Para alguns, pareceu combinação prévia de Lula com Haddad, pois, sagaz como costuma ser, Lula pode bem ter lhe dado a missão de acalmar à parte os mercados financeiros, enquanto defenderia abertamente uma posição favorável a maiores gastos, algo que muitos não estranhariam que partisse dele, especialmente quando se verifica que nos dois mandatos e meio que Lula assumira antes, o gasto havia crescido, em média, 6% ao ano acima da inflação, algo que circula abertamente na Faria Lima.
A verdade é que, em que pese certos problemas que podem ser criados, Lula bem sabe que, para a economia crescer mais, é preciso investir mais. Só que o problema que temos por aqui é bem mais complicado do que essa simples frase pode implicar, ou seja, existe algo a ser combatido, que precisa ser bem explicado e depois tomadas as devidas providências. Nesse sentido, lá “atrás das cortinas” está a explosão dos déficits previdenciários que muito poucos reconhecem, algo que, ao longo dos anos, muito se deve a problemas de inadequada gestão, mas em parte simplesmente se explica por razões demográficas, ou porque as mulheres estão tendo menos filhos (e daí a ocorrência de menores contribuições – ou seja, receitas) e porque as pessoas estão vivendo mais (e, assim, recebendo benefícios por muito mais tempo – ou seja, despesas).

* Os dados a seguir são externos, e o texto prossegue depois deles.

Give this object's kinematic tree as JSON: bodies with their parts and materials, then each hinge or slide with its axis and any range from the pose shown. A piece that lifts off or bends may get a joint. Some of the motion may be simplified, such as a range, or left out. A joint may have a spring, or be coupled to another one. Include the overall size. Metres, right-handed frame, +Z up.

Deve-se ter clareza de que tais déficits gigantescos têm de ser devidamente enfrentados pelos entes públicos, que, por trás de tudo, se vêm diante da difícil missão de escolher como vão dividir um bolo limitado de receitas entre: (1) a cobertura desses déficits em si, enquanto ações específicas para combatê-los não surtirem efeito; (2) os investimentos em infraestrutura – fundamentais para o crescimento da economia e das receitas, e também (3) para pagar parte do serviço da dívida e manter seu controle, conforme tanto pressionam os mercados financeiros e, na mesma toada, as autoridades fazendárias.
Como parte desse mesmo imbróglio, surgiu, nas últimas semanas, uma intensa discussão na mídia envolvendo a difícil situação financeira do estado de Minas Gerais, que levou, há algum tempo, à suspensão da amortização de sua dívida junto à União, sua grande credora, cujo resgate, ainda que parcial, estaria, segundo mineiros combativos, sendo cobrado injustamente pelas autoridades econômicas de Brasília. Isso vem sendo apregoado por destacadas lideranças políticas locais como o governador e o presidente da Assembleia Legislativa, ultimamente liderados em Brasília pelo próprio presidente do Senado e um ministro de Lula, ambos também mineiros.
Nesse ponto, faz sentido demonstrar numericamente quão descomunal é o peso do problema previdenciário no setor publico brasileiro, e, em particular o de Minas Gerais, embora não se assista a uma menção sequer a esse problema nos inúmeros vídeos inseridos no YouTube por agências de notícias mineiras nas últimas semanas. Nesse contexto, foi chocante constatar que, segundo o Anuário Estatístico da Previdência Social (AEPS), em 2021, o passivo atuarial ou a dívida previdenciária de Minas era a segunda maior dos estados brasileiros, montando 23,9% do subtotal estadual inclusive DF, que correspondia a R$ 3,1 trilhões, só perdendo para São Paulo, com 24,2% do total. É nesses dois estados que se concentra o problema previdenciário público brasileiro, somando praticamente metade do passivo atuarial total.
Em contraste, o estoque da Dívida Pública Consolidada Líquida Total (DPCLT) dos Estados brasileiros era de R$ 772 bilhões em 2021, bem abaixo do passivo atuarial total de R$ 3,1 trilhões acima citado. Tal tipo de descompasso não ocorre no caso da União, onde a DPCLT era de R$ 4,8 trilhões no mesmo ano, e o déficit atuarial apenas dos regimes próprios era de R$ 1,3 trilhão.
Nessas condições, é hora de as autoridades que acompanham e disciplinam esse assunto reverem profundamente o enfoque que vem sendo adotado nas avaliações das situações financeiras dos vários entes que compõem a federação brasileira, trazendo à tona o gigantesco problema previdenciário que assola o país, e olharem com atenção o passo a passo de casos importantes e bem-sucedidos como o da Prefeitura de São Paulo, e outros em andamento que prometem bastante, como o do estado do Piauí.